Hockey and gymnastics were formerly her main sports. "I wasn't fantastic. It was a social thing. I was about to take up coaching gymnastics. I did ballet and loved it, but I wouldn't have said I was a very talented sporting child."

She spent six months in Glasgow, in rehabilitation. This was extended, learning to use calipers to walk up the aisle at her aunt's wedding. Glasgow's Red Star Athletics club, where she met its co-founder Ian Mirfin, was a revelation. He is scottishathletics' event lead on disability and is now her coach.

She "hasn't a clue" whether World Class Performance funding might improve after this week: "I was not expecting this."

The Lottery "and nice people in my community, and a company called Mattioli Woods" have helped her. Her latest wheelchair - called Poppy - cost £6000. "My shape, everything, has changed, and my legs were getting smaller."
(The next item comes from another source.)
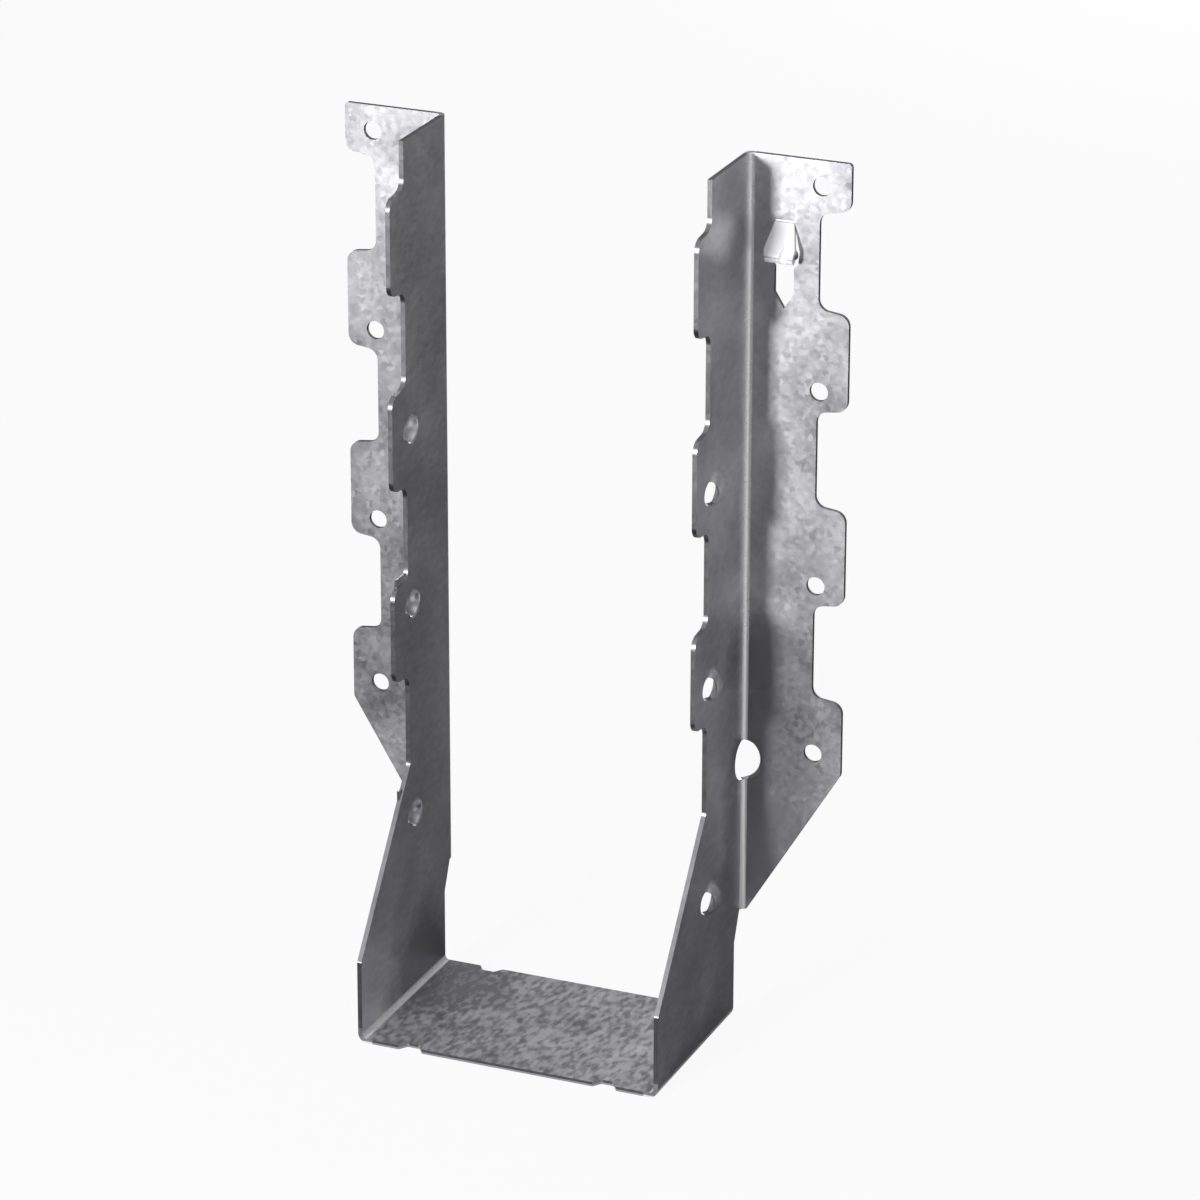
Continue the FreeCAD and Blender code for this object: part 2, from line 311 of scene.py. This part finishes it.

She trains up to five hours a day: road in the morning, track or rollers in the evening. "If it's chucking it down, I go on rollers in the garage. It's weird cranking up the miles while looking at myself in the mirror. I normally have the music up pretty high. I listen to everything - dance, Tina Turner - anything."

Tomorrow she contests the 1500m at the Birmingham Games. The field includes the world No.2. Youngest of Scotland's Commonwealth team, she was fifth in this event at Hampden. "Birmingham is not a fast track," she says, "so it will be about the experience of racing in the pack."

Then it's off to Lanzarote for 10 days with her boyfrend. "A couple of years ago I never thought any of this would be possible. It's pretty awesome. I thought I'd be stuck in a bed for life.

"I'd probably settled for something worse when I got my chair. That was absolutely amazing - 10 times better than being stuck in bed."